**Short exercise**
Repeat exactly the lines from the line containing "Write the Blender" to the last line of the listing, including both.

[Stored data entries]
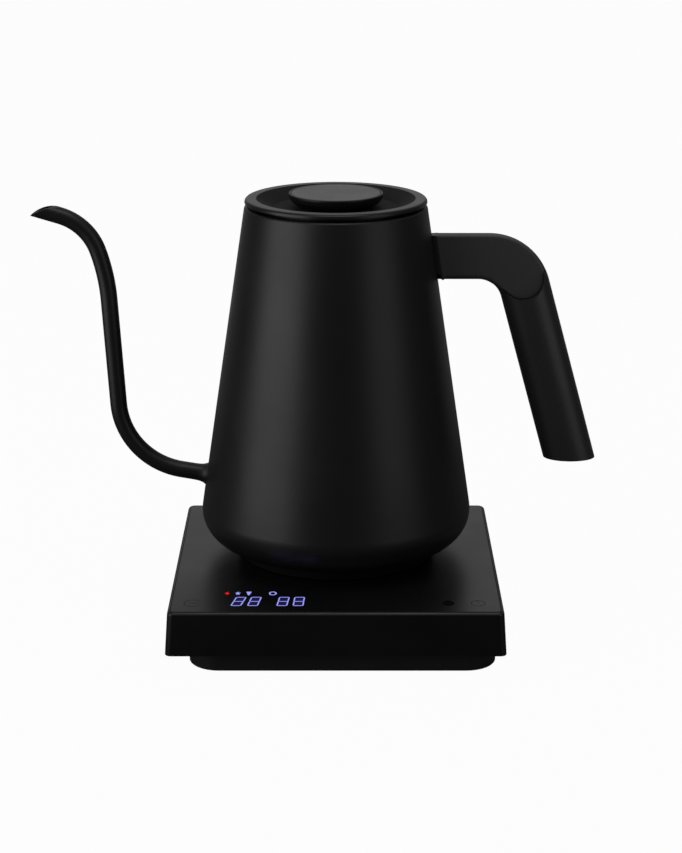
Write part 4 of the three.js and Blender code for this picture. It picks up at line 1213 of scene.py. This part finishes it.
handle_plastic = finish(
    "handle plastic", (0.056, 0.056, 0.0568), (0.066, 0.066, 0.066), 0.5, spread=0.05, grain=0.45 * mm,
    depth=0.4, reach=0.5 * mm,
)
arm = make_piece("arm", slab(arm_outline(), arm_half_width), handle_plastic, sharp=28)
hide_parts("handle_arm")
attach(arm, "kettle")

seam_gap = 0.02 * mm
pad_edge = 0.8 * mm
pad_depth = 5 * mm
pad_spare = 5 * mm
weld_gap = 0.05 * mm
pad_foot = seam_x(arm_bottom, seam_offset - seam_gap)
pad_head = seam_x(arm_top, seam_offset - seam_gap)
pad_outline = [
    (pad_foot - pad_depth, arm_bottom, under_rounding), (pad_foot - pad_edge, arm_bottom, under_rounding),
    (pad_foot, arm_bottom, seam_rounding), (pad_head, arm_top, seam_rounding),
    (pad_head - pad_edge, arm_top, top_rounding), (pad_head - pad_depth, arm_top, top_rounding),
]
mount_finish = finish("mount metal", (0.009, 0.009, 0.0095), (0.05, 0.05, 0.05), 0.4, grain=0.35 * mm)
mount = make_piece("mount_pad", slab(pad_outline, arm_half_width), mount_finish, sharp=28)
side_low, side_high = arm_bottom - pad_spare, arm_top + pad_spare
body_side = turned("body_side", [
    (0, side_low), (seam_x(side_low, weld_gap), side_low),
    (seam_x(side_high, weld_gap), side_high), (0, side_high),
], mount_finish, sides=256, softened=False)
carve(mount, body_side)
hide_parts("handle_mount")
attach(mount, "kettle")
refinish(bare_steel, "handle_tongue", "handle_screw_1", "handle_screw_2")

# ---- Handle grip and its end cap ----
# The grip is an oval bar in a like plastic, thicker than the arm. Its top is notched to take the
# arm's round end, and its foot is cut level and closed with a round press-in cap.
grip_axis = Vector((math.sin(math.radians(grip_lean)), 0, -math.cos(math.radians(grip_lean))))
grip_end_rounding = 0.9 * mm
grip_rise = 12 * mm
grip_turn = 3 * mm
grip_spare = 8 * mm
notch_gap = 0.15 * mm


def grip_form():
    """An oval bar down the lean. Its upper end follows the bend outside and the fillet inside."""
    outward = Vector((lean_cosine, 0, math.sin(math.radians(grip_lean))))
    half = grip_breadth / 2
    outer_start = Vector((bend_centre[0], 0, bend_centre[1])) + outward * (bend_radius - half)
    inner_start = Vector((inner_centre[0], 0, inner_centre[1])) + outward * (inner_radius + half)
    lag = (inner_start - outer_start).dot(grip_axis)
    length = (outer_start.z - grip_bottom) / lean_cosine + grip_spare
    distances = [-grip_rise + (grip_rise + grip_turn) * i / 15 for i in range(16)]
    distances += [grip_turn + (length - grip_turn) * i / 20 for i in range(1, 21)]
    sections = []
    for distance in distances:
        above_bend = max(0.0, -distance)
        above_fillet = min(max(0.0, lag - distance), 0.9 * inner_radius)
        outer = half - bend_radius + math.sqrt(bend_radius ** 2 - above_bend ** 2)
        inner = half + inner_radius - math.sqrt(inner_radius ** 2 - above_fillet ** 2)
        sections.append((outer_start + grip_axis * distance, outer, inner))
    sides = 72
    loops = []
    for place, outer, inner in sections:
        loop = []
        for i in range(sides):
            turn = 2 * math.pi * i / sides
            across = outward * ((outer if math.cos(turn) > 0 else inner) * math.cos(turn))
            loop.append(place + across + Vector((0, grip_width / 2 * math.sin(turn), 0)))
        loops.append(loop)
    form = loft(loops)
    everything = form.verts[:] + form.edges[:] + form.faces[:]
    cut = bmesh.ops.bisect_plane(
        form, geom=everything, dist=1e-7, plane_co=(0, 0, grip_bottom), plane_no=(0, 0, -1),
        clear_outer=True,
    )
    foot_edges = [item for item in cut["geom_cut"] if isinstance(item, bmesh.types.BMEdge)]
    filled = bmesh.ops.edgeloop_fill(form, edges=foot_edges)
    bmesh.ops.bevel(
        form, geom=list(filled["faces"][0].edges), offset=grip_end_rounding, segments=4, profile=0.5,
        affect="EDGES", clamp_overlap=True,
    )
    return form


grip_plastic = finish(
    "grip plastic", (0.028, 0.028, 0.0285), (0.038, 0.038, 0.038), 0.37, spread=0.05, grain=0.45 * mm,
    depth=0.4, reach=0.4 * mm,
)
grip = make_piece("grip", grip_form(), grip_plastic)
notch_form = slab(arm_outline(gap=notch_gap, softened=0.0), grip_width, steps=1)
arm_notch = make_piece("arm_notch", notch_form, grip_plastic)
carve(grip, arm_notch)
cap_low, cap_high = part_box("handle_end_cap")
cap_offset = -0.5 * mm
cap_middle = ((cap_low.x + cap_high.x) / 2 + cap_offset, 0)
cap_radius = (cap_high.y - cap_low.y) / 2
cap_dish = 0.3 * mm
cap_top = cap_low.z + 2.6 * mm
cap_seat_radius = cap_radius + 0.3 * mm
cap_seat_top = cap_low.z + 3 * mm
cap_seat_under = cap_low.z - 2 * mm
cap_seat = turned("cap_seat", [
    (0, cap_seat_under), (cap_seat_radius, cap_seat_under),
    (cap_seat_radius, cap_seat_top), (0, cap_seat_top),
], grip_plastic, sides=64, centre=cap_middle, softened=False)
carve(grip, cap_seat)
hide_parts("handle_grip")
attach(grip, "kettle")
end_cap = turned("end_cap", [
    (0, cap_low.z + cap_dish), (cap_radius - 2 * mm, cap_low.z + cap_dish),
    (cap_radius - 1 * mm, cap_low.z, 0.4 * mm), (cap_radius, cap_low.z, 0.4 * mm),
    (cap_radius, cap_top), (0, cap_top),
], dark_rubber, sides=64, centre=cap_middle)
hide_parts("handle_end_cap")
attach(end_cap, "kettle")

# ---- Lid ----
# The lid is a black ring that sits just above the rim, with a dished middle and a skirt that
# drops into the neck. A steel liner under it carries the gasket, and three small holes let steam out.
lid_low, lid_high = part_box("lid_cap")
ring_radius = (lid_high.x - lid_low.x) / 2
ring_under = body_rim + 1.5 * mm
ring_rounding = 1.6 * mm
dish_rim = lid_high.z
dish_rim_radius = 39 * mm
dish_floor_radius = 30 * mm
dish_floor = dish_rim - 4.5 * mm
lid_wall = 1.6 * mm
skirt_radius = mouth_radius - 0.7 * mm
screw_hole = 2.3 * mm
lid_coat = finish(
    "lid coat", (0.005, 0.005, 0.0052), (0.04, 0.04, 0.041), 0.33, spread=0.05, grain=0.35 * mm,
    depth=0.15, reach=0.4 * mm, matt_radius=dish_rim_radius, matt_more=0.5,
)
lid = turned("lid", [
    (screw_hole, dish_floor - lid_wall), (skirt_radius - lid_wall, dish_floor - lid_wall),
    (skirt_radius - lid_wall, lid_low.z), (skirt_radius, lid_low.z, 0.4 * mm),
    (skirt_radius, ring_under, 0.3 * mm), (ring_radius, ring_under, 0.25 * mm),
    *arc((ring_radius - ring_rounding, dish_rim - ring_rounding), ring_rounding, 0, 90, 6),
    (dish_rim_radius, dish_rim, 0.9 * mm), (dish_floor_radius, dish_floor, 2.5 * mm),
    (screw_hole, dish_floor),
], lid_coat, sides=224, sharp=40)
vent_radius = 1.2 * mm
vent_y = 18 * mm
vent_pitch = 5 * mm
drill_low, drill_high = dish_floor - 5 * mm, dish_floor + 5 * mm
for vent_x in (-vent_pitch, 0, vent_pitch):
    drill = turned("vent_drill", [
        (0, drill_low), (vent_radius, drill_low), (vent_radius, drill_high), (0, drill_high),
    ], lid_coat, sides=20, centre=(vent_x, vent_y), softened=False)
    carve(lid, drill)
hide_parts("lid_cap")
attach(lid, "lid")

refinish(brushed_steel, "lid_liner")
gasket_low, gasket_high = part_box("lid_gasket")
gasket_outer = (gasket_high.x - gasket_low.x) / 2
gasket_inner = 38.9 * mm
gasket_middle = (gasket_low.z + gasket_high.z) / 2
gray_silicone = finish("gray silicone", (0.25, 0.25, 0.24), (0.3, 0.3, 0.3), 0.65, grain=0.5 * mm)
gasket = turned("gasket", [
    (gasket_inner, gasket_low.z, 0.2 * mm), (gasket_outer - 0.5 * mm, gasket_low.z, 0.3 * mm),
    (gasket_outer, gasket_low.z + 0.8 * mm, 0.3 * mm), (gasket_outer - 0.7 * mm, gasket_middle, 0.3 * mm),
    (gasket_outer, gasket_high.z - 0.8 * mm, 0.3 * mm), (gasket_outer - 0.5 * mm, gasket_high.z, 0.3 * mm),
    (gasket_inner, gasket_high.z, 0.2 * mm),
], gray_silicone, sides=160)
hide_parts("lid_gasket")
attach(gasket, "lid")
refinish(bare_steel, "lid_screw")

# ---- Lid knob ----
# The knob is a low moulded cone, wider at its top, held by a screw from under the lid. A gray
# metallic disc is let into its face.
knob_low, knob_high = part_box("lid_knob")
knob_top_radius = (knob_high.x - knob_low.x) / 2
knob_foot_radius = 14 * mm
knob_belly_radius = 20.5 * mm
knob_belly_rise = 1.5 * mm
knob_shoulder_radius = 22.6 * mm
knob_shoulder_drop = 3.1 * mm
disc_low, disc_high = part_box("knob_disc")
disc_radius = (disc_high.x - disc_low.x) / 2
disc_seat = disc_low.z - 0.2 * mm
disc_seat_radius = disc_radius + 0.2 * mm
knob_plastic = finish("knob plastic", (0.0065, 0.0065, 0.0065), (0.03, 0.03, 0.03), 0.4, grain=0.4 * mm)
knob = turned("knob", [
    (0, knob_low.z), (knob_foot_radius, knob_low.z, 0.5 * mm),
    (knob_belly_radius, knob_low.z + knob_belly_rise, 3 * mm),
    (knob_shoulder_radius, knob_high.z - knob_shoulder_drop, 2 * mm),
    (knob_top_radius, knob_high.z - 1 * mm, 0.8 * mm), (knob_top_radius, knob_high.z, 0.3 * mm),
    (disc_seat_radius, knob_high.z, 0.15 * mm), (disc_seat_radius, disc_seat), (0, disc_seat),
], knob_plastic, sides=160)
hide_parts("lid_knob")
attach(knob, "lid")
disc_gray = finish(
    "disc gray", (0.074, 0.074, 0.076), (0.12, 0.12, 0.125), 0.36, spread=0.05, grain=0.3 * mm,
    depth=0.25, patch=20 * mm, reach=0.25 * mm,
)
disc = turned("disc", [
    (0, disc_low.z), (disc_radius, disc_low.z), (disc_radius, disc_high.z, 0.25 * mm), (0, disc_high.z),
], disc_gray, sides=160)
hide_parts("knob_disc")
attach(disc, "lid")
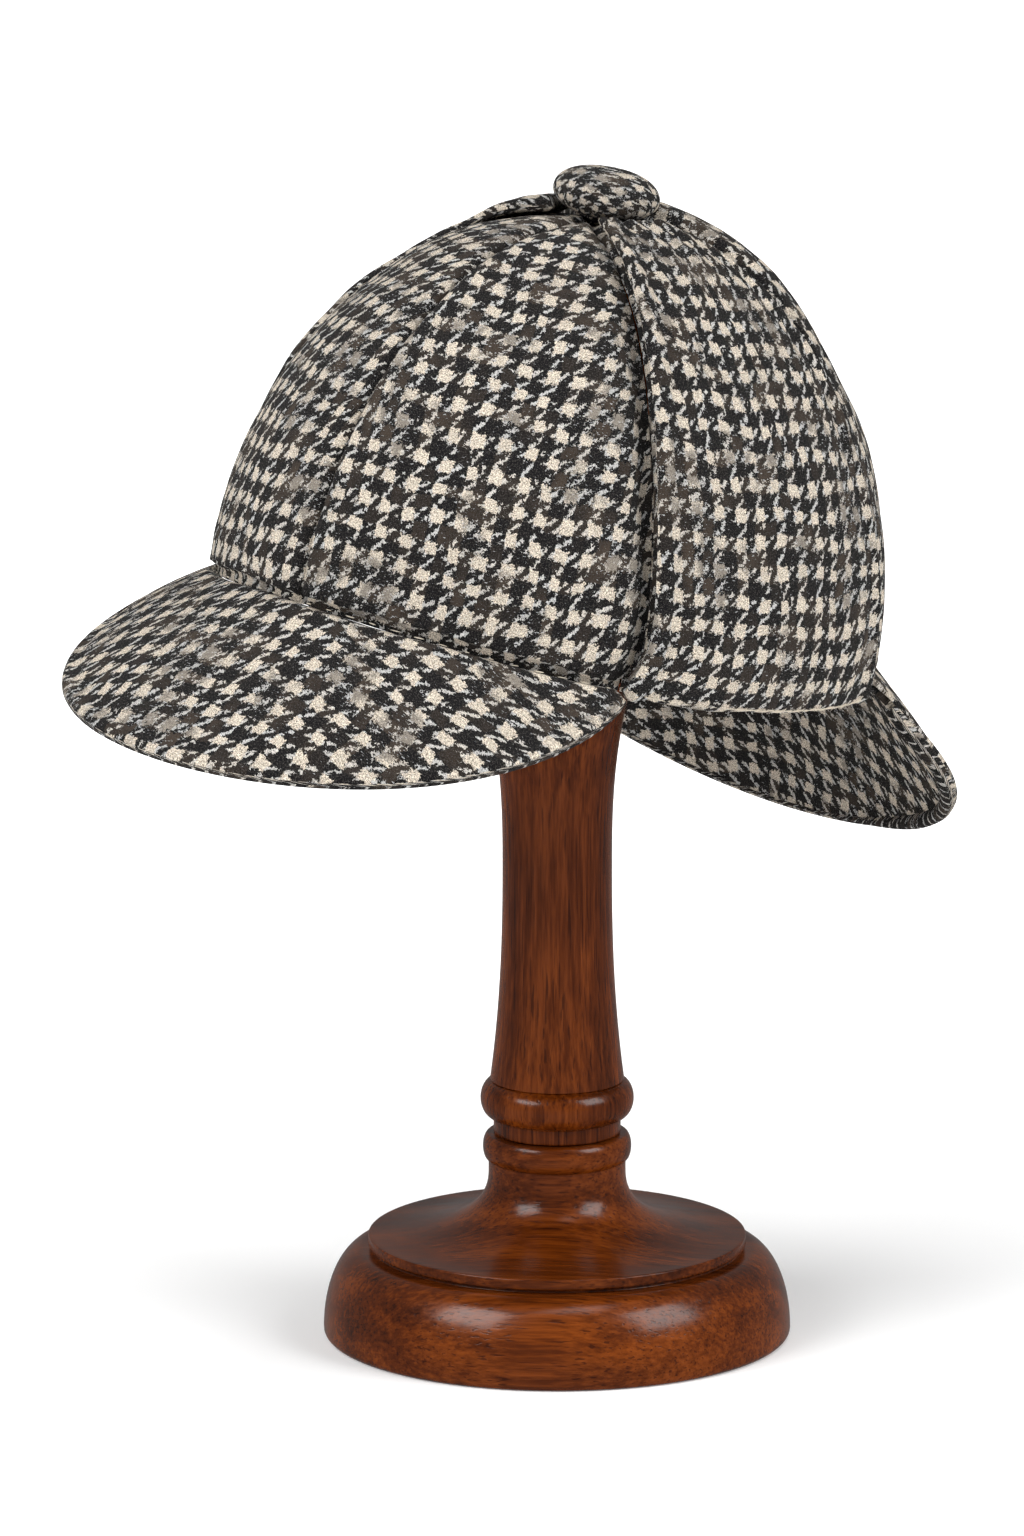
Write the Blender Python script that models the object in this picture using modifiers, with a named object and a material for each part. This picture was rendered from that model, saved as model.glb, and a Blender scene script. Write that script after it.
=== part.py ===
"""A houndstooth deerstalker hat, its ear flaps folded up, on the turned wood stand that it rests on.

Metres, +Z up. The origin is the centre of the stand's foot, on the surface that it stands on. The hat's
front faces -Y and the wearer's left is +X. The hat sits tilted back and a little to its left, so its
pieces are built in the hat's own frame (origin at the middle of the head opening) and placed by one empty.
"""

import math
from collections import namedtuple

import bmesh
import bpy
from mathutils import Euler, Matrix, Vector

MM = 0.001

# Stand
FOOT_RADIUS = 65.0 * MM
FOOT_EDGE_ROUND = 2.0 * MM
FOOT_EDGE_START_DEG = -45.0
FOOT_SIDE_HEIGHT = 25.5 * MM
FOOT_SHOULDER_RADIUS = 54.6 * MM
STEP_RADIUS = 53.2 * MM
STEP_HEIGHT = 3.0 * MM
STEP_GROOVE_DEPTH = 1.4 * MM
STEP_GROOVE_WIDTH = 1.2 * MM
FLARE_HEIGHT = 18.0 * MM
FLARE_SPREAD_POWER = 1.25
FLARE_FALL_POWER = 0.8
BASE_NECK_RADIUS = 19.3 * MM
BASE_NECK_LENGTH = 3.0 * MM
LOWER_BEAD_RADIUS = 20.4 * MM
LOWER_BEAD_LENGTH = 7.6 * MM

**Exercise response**
Write the Blender Python script that models the object in this picture using modifiers, with a named object and a material for each part. This picture was rendered from that model, saved as model.glb, and a Blender scene script. Write that script after it.
=== part.py ===
"""A houndstooth deerstalker hat, its ear flaps folded up, on the turned wood stand that it rests on.

Metres, +Z up. The origin is the centre of the stand's foot, on the surface that it stands on. The hat's
front faces -Y and the wearer's left is +X. The hat sits tilted back and a little to its left, so its
pieces are built in the hat's own frame (origin at the middle of the head opening) and placed by one empty.
"""

import math
from collections import namedtuple

import bmesh
import bpy
from mathutils import Euler, Matrix, Vector

MM = 0.001

# Stand
FOOT_RADIUS = 65.0 * MM
FOOT_EDGE_ROUND = 2.0 * MM
FOOT_EDGE_START_DEG = -45.0
FOOT_SIDE_HEIGHT = 25.5 * MM
FOOT_SHOULDER_RADIUS = 54.6 * MM
STEP_RADIUS = 53.2 * MM
STEP_HEIGHT = 3.0 * MM
STEP_GROOVE_DEPTH = 1.4 * MM
STEP_GROOVE_WIDTH = 1.2 * MM
FLARE_HEIGHT = 18.0 * MM
FLARE_SPREAD_POWER = 1.25
FLARE_FALL_POWER = 0.8
BASE_NECK_RADIUS = 19.3 * MM
BASE_NECK_LENGTH = 3.0 * MM
LOWER_BEAD_RADIUS = 20.4 * MM
LOWER_BEAD_LENGTH = 7.6 * MM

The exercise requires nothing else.